For demonstration purpose, the TOONS application is implemented on a PC, a robot and a light, which respectively serve as an audiovisual interactor, a robotic interactor and an ambient light interactor. All these components are implemented based on the Java technology. The PC provides services of the content portal, StoryML parser, timeline controller and interactor manager. The robot, named Tony, is assembled using the LEGO Mindstorms Robotics Invention System (RIS). TONY is powered by LeJOS, an embedded Java VM. The light is controlled via a Java virtual interactor running on the PC.
In the TOONS show these interactors are involved. Tony will be "woken up" at certain moment during the show. Tony is then able to react on some events happening in the show. The user will be invited to help the main character in the show to make decisions (for example to open the "left" or the " right" door) during a certain periods in time by pushing Tony to go left or right (see the sample code in the appendix). When the user decides the character to enter the dark room, the light will be off and Tony behaves scared. The user can then switch on the light to illuminate both the dark room in the reality and the dark room in the virtual world.

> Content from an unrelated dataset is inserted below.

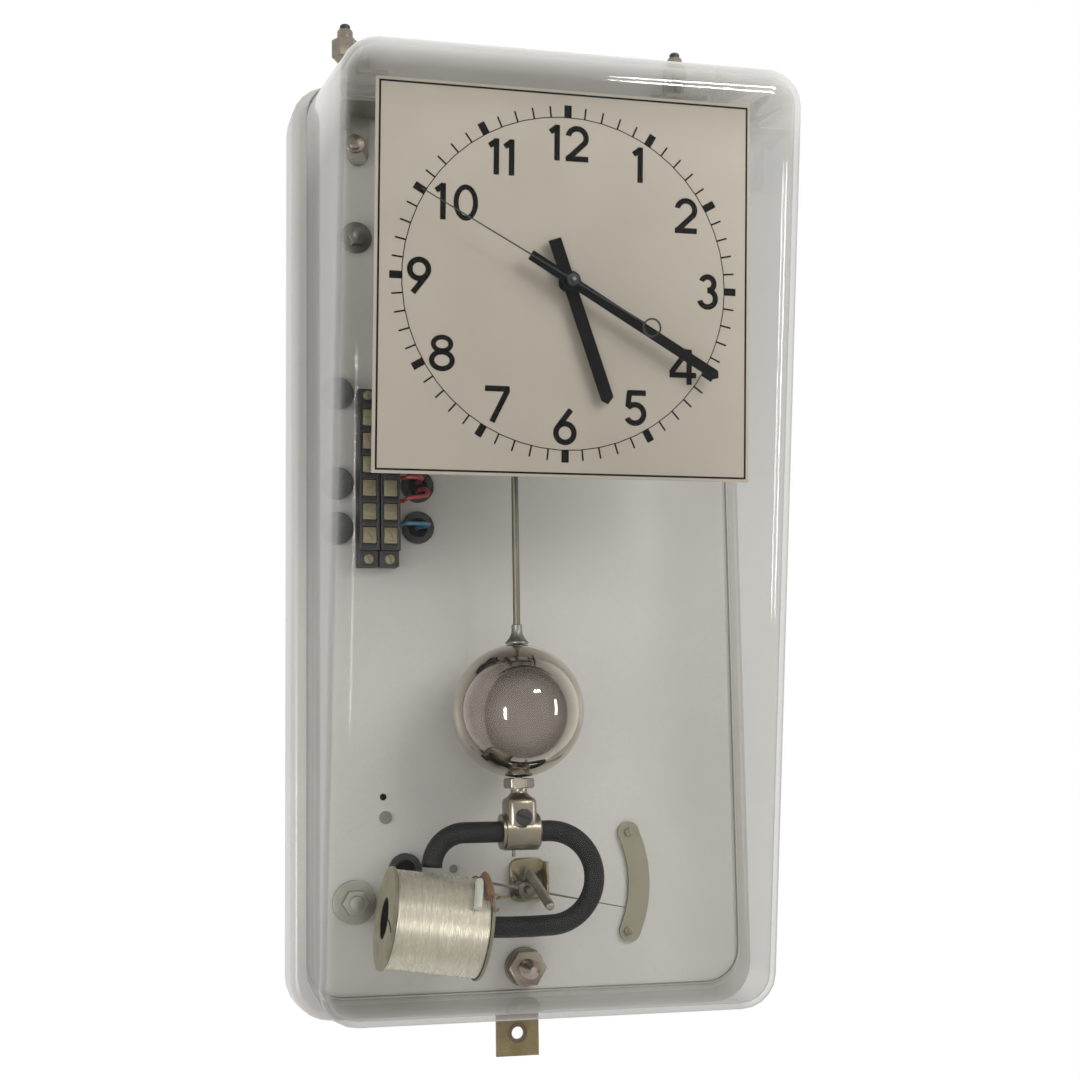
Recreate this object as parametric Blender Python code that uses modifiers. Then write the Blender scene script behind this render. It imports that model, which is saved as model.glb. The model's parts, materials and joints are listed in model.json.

We presented a framework which allows the presentation of multimedia contents in different Environments. StoryML plays an important role in the framework: (1) StoryML allows the separation of the content from the concrete physical devices. (2) A StoryML document specifies abstract media objects at a high level and leaves the complexity to the implementation of the rendering interactors. (3) The StoryML player supports the automatic mapping of the same document to different environments with dynamic configurations.
The author is grateful to those who read and commented on the early drafts, and in particular to Maddy Janse and Young Peng.